Each succeeding step has expanded and integrated ever broadening markets. Science and technological knowledge has mushroomed and is more widely shared than ever before. (An astronomy professor friend tells me we have learned more about the universe in the past ten years than in all of human history combined.) All of these have led to broadening (though clearly uneven) prosperity throughout the planet. As Bernstein notes, where a significant number of people in poverty begin to experience prosperity they begin to take a greater interest in the rule of law and property rights to solidify and perpetuate that prosperity.
This is not to say this transition of the past 200 years has been absent of its share of abuse or harmful effects. Dissecting each and every influence of these technological changes is beyond our scope here. The point that I hope is clear is how the emergence of property rights, scientific rationalism and capital markets interacted in a way that gave birth to modern technology and infrastructure.

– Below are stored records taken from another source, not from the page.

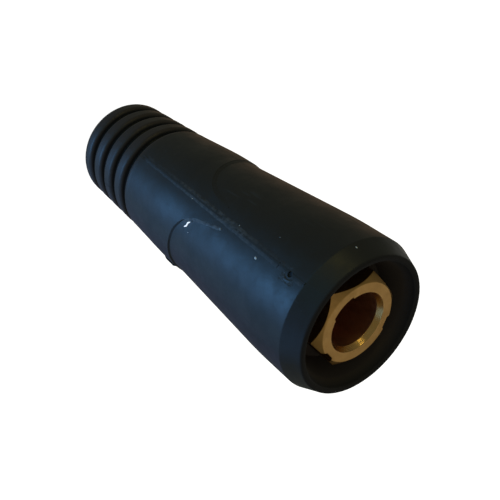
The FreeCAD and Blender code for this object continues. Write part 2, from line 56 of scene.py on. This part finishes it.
# Lights: name, direction from the object, distance, width, colour, power
# The rubber mirrors what stands below and beside it, so the window is laid out there in strips.
LIGHTS = [
    ("window_bright", (0.655, 0.476, -0.588), 0.9, 0.30, (0.16, 0.49, 1.0), 3.31),
    ("window_middle", (0.48, 0.57, -0.666), 0.9, 0.40, (0.25, 0.46, 1.0), 0.59),
    ("window_left", (0.065, 0.743, -0.666), 0.9, 0.50, (0.26, 0.59, 1.0), 0.52),
    ("window_end", (-0.43, 0.61, -0.666), 0.9, 0.60, (0.04, 0.10, 1.0), 0.19),
    ("window_side", (0.30, 0.95, 0.0), 0.9, 0.60, (0.16, 0.45, 1.0), 1.07),
    ("window_low", (1.0, 0.0, -0.1), 0.9, 0.60, (0.17, 0.75, 1.0), 0.50),
    ("room_warm", (-0.646, -0.373, -0.666), 0.9, 0.60, (1.0, 0.38, 0.15), 0.22),
    ("front_far", (-0.75, 0.0, 0.67), 0.9, 0.80, (1.0, 0.90, 0.80), 0.34),
    ("front_near", (0.15, 0.20, 0.97), 0.9, 0.80, (1.0, 0.88, 0.78), 0.58),
    ("back_fill", (-0.9, -0.4, 0.05), 0.9, 0.80, (0.92, 0.96, 1.0), 0.8),
    ("lamp_glint", (0.70, -0.65, 0.21), 0.9, 0.10, (1.0, 0.89, 0.30), 0.36),
]
AIR_COLOUR = (0.96, 0.99, 0.75)
AIR_STRENGTH = 0.16

# Threads of flash: name, line as (angle from +X, Z in millimetres), width, height, wander
FLASHES = [
    ("parting_flash", [(-3.0, 28.5), (-1.4, 50.0), (0.0, 65.2), (1.6, 88.4)], 2.0, 0.13, 0.05),
    ("parting_flash_double", [(-3.6, 48.0), (-2.6, 58.0), (-1.9, 71.0)], 0.90, 0.06, 0.10),
    ("parting_flash_front", [(2.9, 91.2), (3.1, 93.9)], 1.30, 0.10, 0.10),
    ("parting_flash_back", [(183.0, 28.5), (181.4, 50.0), (180.0, 65.2), (178.1, 93.5)], 2.0, 0.13, 0.05),
]

# Lines of the same kind along the tongue's edge, down from the arch and along the arch's edge
TONGUE_EDGE = [(21.0, 53.2), (17.5, 55.1), (14.0, 57.0), (10.6, 61.0), (7.0, 66.2)]
NIB_LINE = [(84.5, 47.2), (87.5, 44.5), (89.0, 40.2)]
ARCH_EDGE = [
    (-96, 47.5), (-84, 47.6), (-72, 47.8), (-60, 48.4), (-48, 49.2), (-36, 50.3), (-30, 51.1),
    (-24, 52.4), (-18, 54.3), (-14, 57.0), (-11, 60.0), (-8, 65.0),
]

# The white chip on the arch: angle, place, twist and length
CHIP_ANGLE = 21.2
CHIP_PLACE = 55.1
CHIP_TWIST = 150.0
CHIP_LENGTH = 2.3

# The vent pit by the collar: its place, its distance beside the parting plane and its angle
PIT_PLACE = 89.725
PIT_SIDE = 0.8
PIT_REACH = 17.98
PIT_ANGLE = math.degrees(math.asin(PIT_SIDE / PIT_REACH))

# Millimetres that one degree round the sleeve makes on its outside
DEGREE_RUN = 0.29

# The grip's cone, which tells the ribs from the grooves: radius at its end, and what it gains with height
GRIP_RADIUS = 0.01365
GRIP_GAIN = 0.0376

# The nose of the contact: where its chamfer starts, and how it falls away outwards
NOSE_FACE_RADIUS = 0.0094
NOSE_FALL = 0.889

# Dust and lint on the rubber: angle in degrees from +X, place and width in millimetres
SPECKS = [
    (26.3, 56.4, 0.24), (7.7, 79.7, 0.62), (1.6, 52.5, 0.26), (-3.4, 70.1, 0.20),
    (-39.4, 95.1, 0.36), (-13.0, 81.3, 0.14), (150.0, 72.0, 0.35),
    (208.0, 58.0, 0.3), (255.0, 80.0, 0.4), (118.0, 38.0, 0.3),
]


# Small helpers

def add_node(tree, kind, inputs=None, **settings):
    """A shader node with its settings, and with numbers or other nodes' outputs on its sockets."""
    node = tree.nodes.new("ShaderNode" + kind)
    for setting, value in settings.items():
        setattr(node, setting, value)
    for socket, value in (inputs or {}).items():
        if isinstance(value, bpy.types.NodeSocket):
            tree.links.new(value, node.inputs[socket])
        else:
            node.inputs[socket].default_value = value
    return node


def new_material(name):
    material = bpy.data.materials.new(name)
    material.use_nodes = True
    tree = material.node_tree
    tree.nodes.clear()
    surface = add_node(tree, "BsdfPrincipled")
    output = add_node(tree, "OutputMaterial")
    tree.links.new(surface.outputs["BSDF"], output.inputs["Surface"])
    place = add_node(tree, "TexCoord").outputs["Object"]
    return material, tree, surface, place


def deselect_all():
    bpy.ops.object.select_all(action="DESELECT")


def noise(tree, place, scale, detail=2.0, roughness=0.5):
    return add_node(tree, "TexNoise", {
        "Vector": place, "Scale": scale, "Detail": detail, "Roughness": roughness,
    }).outputs["Fac"]


def spread(tree, value, low, high, out_low=0.0, out_high=1.0):
    """A value rescaled from one range to another and held inside it."""
    return add_node(tree, "MapRange", {
        "Value": value, "From Min": low, "From Max": high, "To Min": out_low, "To Max": out_high,
    }).outputs["Result"]


def mix_colour(tree, factor, first, second):
    return add_node(tree, "Mix", {0: factor, 6: first, 7: second}, data_type="RGBA").outputs[2]


def maths(tree, operation, first, second=0.0):
    return add_node(tree, "Math", {0: first, 1: second}, operation=operation).outputs[0]


def stretched(tree, place, scale, turn=(0.0, 0.0, 0.0)):
    return add_node(tree, "Mapping", {"Vector": place, "Rotation": turn, "Scale": scale}).outputs["Vector"]


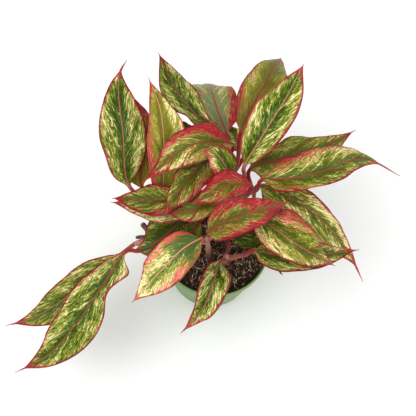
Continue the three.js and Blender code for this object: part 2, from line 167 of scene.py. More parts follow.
class Wire:
    """An output socket in a node tree. Sums on it are Python expressions, which add the nodes they need."""

    def __init__(self, tree, socket=None):
        self.tree = tree
        self.socket = socket

    def node(self, kind, sockets=None, out=0, **settings):
        """Any node: its settings first, then the values or links of its sockets, by name or number."""
        made = self.tree.nodes.new(kind)
        for name, value in settings.items():
            setattr(made, name, value)
        shown = [socket for socket in made.inputs if socket.enabled]
        for key, value in (sockets or {}).items():
            socket = shown[key] if isinstance(key, int) else next(s for s in shown if s.name == key)
            if isinstance(value, Wire):
                self.tree.links.new(value.socket, socket)
            else:
                socket.default_value = value
        return Wire(self.tree, [socket for socket in made.outputs if socket.enabled][out])

    def other(self, name):
        """Another output of the same node."""
        outputs = self.socket.node.outputs
        return Wire(self.tree, next(socket for socket in outputs if socket.enabled and socket.name == name))

    def sum(self, operation, *values):
        """A Math node, or a Vector Math node where a value is a vector."""
        return calculate(operation, self, *values)

    def ease(self, low, high):
        """0 up to low, 1 from high, and smooth between them."""
        ends = {"Value": self, "From Min": low, "From Max": high}
        return self.node("ShaderNodeMapRange", ends, interpolation_type="SMOOTHSTEP")

    def part(self, axis):
        """The X, Y or Z of a vector."""
        return self.node("ShaderNodeSeparateXYZ", {0: self}, out="XYZ".index(axis))

    def parts(self):
        """All three numbers of a vector."""
        return [self.part(axis) for axis in "XYZ"]

    def __add__(self, other):
        return calculate("ADD", self, other)

    def __radd__(self, other):
        return calculate("ADD", other, self)

    def __sub__(self, other):
        return calculate("SUBTRACT", self, other)

    def __rsub__(self, other):
        return calculate("SUBTRACT", other, self)

    def __mul__(self, other):
        return calculate("MULTIPLY", self, other)

    def __rmul__(self, other):
        return calculate("MULTIPLY", other, self)

    def __truediv__(self, other):
        return calculate("DIVIDE", self, other)

    def __rtruediv__(self, other):
        return calculate("DIVIDE", other, self)

    def __pow__(self, other):
        return calculate("POWER", self, other)

    def __neg__(self):
        return calculate("MULTIPLY", self, -1)


def calculate(operation, *values):
    """The node of one sum on wires and numbers."""
    wires = [value for value in values if isinstance(value, Wire)]
    vector = any(wire.socket.type == "VECTOR" for wire in wires)
    if vector:
        values = [(value,) * 3 if isinstance(value, (int, float)) else value for value in values]
    kind = "ShaderNodeVectorMath" if vector else "ShaderNodeMath"
    return wires[0].node(kind, dict(enumerate(values)), operation=operation)


def blend(factor, first, second, data_type="RGBA", blend_type="MIX"):
    """first where the factor is 0, second where it is 1."""
    sockets = {"Factor": factor, "A": first, "B": second}
    settings = {"data_type": data_type}
    if data_type == "RGBA":
        settings["blend_type"] = blend_type
    wire = next(value for value in sockets.values() if isinstance(value, Wire))
    return wire.node("ShaderNodeMix", sockets, **settings)


def colour(red, green, blue):
    """A colour from the 0 to 255 values that a screen shows."""
    return tuple((channel / 255) ** 2.2 for channel in (red, green, blue)) + (1.0,)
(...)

It was the rise of this technology and infrastructure that put pressures on the other three that has led to their transformation and elaboration. The four combined have generated the prosperity we know today.
(1) Allan R. Pred Urban Growth and the Circulation of Information: The United States System of Cities, 1790-1840 Cambridge, MA: Harvard University Press, 1973. 37.)
(2) Ibid, 176-177.
(3) Ibid, 175-185.
(4) William J. Bernstein The Birth of Plenty: How the Prosperity of the Modern World Was Created New York: McGraw Hill, 2004. 187-188.